Below you will find a set of lines. Repeat them all exactly.
--- BEGIN Information shown ---
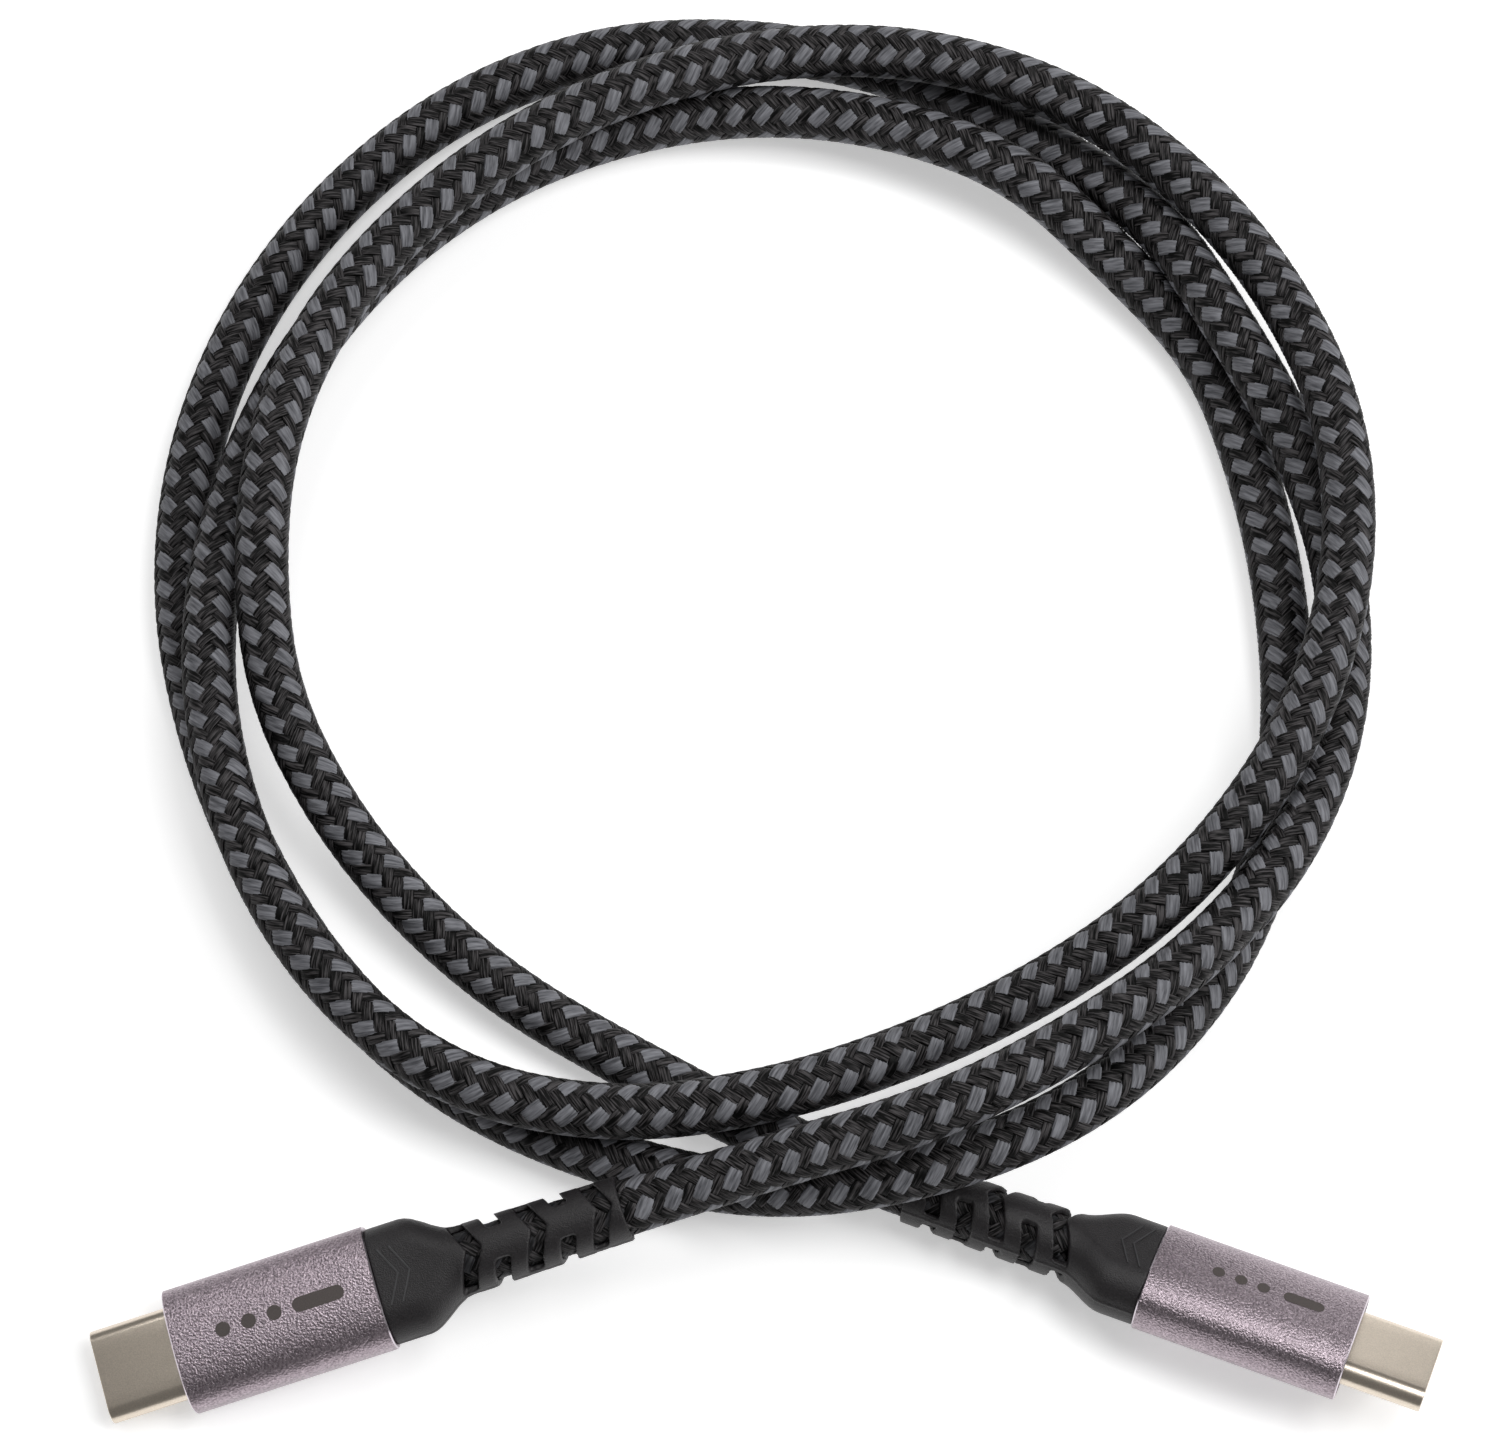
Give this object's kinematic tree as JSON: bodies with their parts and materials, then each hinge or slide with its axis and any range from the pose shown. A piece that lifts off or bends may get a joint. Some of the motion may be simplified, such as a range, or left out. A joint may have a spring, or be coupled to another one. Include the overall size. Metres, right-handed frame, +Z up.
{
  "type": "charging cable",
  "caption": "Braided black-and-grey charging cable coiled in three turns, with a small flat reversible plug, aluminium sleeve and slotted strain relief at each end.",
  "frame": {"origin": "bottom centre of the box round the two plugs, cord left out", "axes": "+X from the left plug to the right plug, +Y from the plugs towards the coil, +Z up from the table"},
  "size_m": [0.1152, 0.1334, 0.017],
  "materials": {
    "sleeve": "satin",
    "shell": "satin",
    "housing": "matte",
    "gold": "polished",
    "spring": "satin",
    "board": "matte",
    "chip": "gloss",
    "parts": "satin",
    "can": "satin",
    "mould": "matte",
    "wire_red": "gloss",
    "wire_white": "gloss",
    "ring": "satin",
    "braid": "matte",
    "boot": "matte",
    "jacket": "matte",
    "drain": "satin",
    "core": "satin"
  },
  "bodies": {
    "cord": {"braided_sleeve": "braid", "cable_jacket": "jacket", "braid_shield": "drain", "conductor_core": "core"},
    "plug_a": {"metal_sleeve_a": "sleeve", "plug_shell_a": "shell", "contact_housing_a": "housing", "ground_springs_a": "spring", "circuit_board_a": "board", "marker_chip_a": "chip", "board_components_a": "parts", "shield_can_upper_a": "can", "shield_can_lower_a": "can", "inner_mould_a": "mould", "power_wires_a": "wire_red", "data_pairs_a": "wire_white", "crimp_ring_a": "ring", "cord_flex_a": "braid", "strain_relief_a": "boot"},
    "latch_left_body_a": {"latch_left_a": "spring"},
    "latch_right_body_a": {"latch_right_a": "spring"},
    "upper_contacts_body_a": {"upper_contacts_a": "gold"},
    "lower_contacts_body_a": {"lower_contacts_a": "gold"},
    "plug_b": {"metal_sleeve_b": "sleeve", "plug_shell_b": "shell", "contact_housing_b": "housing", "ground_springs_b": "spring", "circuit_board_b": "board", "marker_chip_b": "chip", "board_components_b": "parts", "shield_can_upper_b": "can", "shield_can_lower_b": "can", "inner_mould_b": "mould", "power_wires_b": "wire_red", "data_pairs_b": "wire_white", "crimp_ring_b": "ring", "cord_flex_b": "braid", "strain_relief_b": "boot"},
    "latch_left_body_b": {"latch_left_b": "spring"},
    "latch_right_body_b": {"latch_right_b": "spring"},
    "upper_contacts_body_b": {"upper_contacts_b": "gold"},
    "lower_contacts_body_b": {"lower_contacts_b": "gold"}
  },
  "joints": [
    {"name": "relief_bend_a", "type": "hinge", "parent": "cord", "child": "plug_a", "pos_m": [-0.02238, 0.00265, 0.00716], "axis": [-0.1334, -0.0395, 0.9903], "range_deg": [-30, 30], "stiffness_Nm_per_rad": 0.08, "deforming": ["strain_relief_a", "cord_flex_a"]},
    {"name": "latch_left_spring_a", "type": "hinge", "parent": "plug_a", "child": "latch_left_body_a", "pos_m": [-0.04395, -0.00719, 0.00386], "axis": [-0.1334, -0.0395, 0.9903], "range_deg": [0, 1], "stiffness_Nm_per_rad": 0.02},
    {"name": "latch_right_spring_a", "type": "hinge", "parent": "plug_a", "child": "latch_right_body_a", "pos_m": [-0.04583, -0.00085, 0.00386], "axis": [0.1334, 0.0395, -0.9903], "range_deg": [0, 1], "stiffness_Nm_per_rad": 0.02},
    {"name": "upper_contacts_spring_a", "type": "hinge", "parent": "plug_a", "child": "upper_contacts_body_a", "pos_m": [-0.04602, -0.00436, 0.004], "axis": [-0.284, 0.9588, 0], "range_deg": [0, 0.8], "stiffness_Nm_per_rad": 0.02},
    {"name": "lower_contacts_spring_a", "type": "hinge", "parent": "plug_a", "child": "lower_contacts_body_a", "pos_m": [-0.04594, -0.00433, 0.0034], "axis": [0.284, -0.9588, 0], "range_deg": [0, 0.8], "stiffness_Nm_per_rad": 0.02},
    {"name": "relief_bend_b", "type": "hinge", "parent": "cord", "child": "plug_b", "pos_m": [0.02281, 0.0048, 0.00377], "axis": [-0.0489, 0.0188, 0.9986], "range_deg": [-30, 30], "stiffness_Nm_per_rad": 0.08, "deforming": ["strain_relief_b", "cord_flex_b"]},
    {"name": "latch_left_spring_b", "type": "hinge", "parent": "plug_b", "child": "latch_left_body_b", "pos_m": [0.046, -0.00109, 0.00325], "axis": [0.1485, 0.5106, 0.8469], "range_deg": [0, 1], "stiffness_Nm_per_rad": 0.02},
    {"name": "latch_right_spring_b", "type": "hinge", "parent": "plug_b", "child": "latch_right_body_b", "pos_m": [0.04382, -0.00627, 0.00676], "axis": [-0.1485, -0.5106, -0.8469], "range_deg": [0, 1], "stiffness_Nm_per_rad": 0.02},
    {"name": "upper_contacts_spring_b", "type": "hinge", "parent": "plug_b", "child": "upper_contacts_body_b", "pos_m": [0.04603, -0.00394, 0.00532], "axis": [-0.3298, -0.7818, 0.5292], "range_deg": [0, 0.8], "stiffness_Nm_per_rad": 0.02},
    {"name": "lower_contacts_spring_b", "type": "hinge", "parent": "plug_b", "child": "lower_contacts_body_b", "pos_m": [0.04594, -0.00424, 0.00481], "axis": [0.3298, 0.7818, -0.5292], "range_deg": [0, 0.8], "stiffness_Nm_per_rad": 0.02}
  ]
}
--- END Information shown ---
* Correct result:
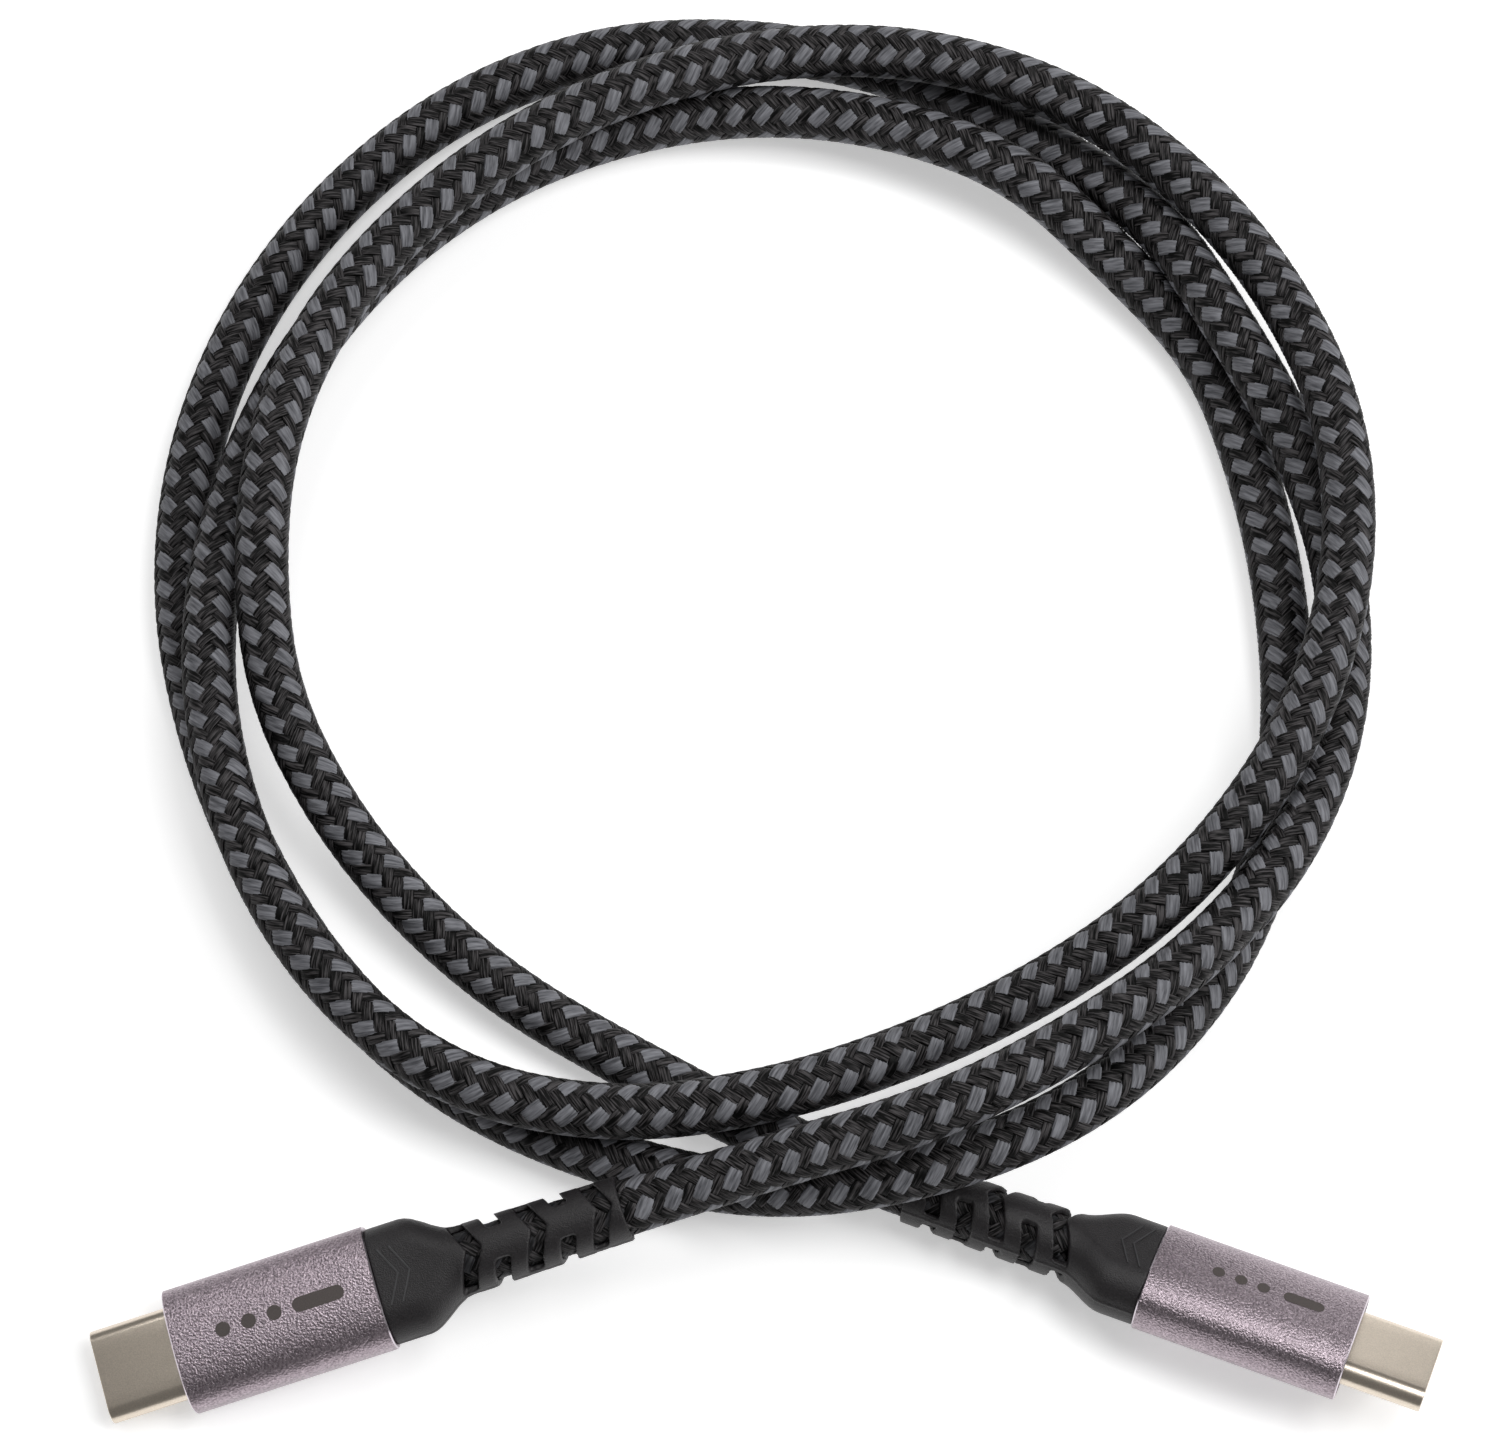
Give this object's kinematic tree as JSON: bodies with their parts and materials, then each hinge or slide with its axis and any range from the pose shown. A piece that lifts off or bends may get a joint. Some of the motion may be simplified, such as a range, or left out. A joint may have a spring, or be coupled to another one. Include the overall size. Metres, right-handed frame, +Z up.
{
  "type": "charging cable",
  "caption": "Braided black-and-grey charging cable coiled in three turns, with a small flat reversible plug, aluminium sleeve and slotted strain relief at each end.",
  "frame": {"origin": "bottom centre of the box round the two plugs, cord left out", "axes": "+X from the left plug to the right plug, +Y from the plugs towards the coil, +Z up from the table"},
  "size_m": [0.1152, 0.1334, 0.017],
  "materials": {
    "sleeve": "satin",
    "shell": "satin",
    "housing": "matte",
    "gold": "polished",
    "spring": "satin",
    "board": "matte",
    "chip": "gloss",
    "parts": "satin",
    "can": "satin",
    "mould": "matte",
    "wire_red": "gloss",
    "wire_white": "gloss",
    "ring": "satin",
    "braid": "matte",
    "boot": "matte",
    "jacket": "matte",
    "drain": "satin",
    "core": "satin"
  },
  "bodies": {
    "cord": {"braided_sleeve": "braid", "cable_jacket": "jacket", "braid_shield": "drain", "conductor_core": "core"},
    "plug_a": {"metal_sleeve_a": "sleeve", "plug_shell_a": "shell", "contact_housing_a": "housing", "ground_springs_a": "spring", "circuit_board_a": "board", "marker_chip_a": "chip", "board_components_a": "parts", "shield_can_upper_a": "can", "shield_can_lower_a": "can", "inner_mould_a": "mould", "power_wires_a": "wire_red", "data_pairs_a": "wire_white", "crimp_ring_a": "ring", "cord_flex_a": "braid", "strain_relief_a": "boot"},
    "latch_left_body_a": {"latch_left_a": "spring"},
    "latch_right_body_a": {"latch_right_a": "spring"},
    "upper_contacts_body_a": {"upper_contacts_a": "gold"},
    "lower_contacts_body_a": {"lower_contacts_a": "gold"},
    "plug_b": {"metal_sleeve_b": "sleeve", "plug_shell_b": "shell", "contact_housing_b": "housing", "ground_springs_b": "spring", "circuit_board_b": "board", "marker_chip_b": "chip", "board_components_b": "parts", "shield_can_upper_b": "can", "shield_can_lower_b": "can", "inner_mould_b": "mould", "power_wires_b": "wire_red", "data_pairs_b": "wire_white", "crimp_ring_b": "ring", "cord_flex_b": "braid", "strain_relief_b": "boot"},
    "latch_left_body_b": {"latch_left_b": "spring"},
    "latch_right_body_b": {"latch_right_b": "spring"},
    "upper_contacts_body_b": {"upper_contacts_b": "gold"},
    "lower_contacts_body_b": {"lower_contacts_b": "gold"}
  },
  "joints": [
    {"name": "relief_bend_a", "type": "hinge", "parent": "cord", "child": "plug_a", "pos_m": [-0.02238, 0.00265, 0.00716], "axis": [-0.1334, -0.0395, 0.9903], "range_deg": [-30, 30], "stiffness_Nm_per_rad": 0.08, "deforming": ["strain_relief_a", "cord_flex_a"]},
    {"name": "latch_left_spring_a", "type": "hinge", "parent": "plug_a", "child": "latch_left_body_a", "pos_m": [-0.04395, -0.00719, 0.00386], "axis": [-0.1334, -0.0395, 0.9903], "range_deg": [0, 1], "stiffness_Nm_per_rad": 0.02},
    {"name": "latch_right_spring_a", "type": "hinge", "parent": "plug_a", "child": "latch_right_body_a", "pos_m": [-0.04583, -0.00085, 0.00386], "axis": [0.1334, 0.0395, -0.9903], "range_deg": [0, 1], "stiffness_Nm_per_rad": 0.02},
    {"name": "upper_contacts_spring_a", "type": "hinge", "parent": "plug_a", "child": "upper_contacts_body_a", "pos_m": [-0.04602, -0.00436, 0.004], "axis": [-0.284, 0.9588, 0], "range_deg": [0, 0.8], "stiffness_Nm_per_rad": 0.02},
    {"name": "lower_contacts_spring_a", "type": "hinge", "parent": "plug_a", "child": "lower_contacts_body_a", "pos_m": [-0.04594, -0.00433, 0.0034], "axis": [0.284, -0.9588, 0], "range_deg": [0, 0.8], "stiffness_Nm_per_rad": 0.02},
    {"name": "relief_bend_b", "type": "hinge", "parent": "cord", "child": "plug_b", "pos_m": [0.02281, 0.0048, 0.00377], "axis": [-0.0489, 0.0188, 0.9986], "range_deg": [-30, 30], "stiffness_Nm_per_rad": 0.08, "deforming": ["strain_relief_b", "cord_flex_b"]},
    {"name": "latch_left_spring_b", "type": "hinge", "parent": "plug_b", "child": "latch_left_body_b", "pos_m": [0.046, -0.00109, 0.00325], "axis": [0.1485, 0.5106, 0.8469], "range_deg": [0, 1], "stiffness_Nm_per_rad": 0.02},
    {"name": "latch_right_spring_b", "type": "hinge", "parent": "plug_b", "child": "latch_right_body_b", "pos_m": [0.04382, -0.00627, 0.00676], "axis": [-0.1485, -0.5106, -0.8469], "range_deg": [0, 1], "stiffness_Nm_per_rad": 0.02},
    {"name": "upper_contacts_spring_b", "type": "hinge", "parent": "plug_b", "child": "upper_contacts_body_b", "pos_m": [0.04603, -0.00394, 0.00532], "axis": [-0.3298, -0.7818, 0.5292], "range_deg": [0, 0.8], "stiffness_Nm_per_rad": 0.02},
    {"name": "lower_contacts_spring_b", "type": "hinge", "parent": "plug_b", "child": "lower_contacts_body_b", "pos_m": [0.04594, -0.00424, 0.00481], "axis": [0.3298, 0.7818, -0.5292], "range_deg": [0, 0.8], "stiffness_Nm_per_rad": 0.02}
  ]
}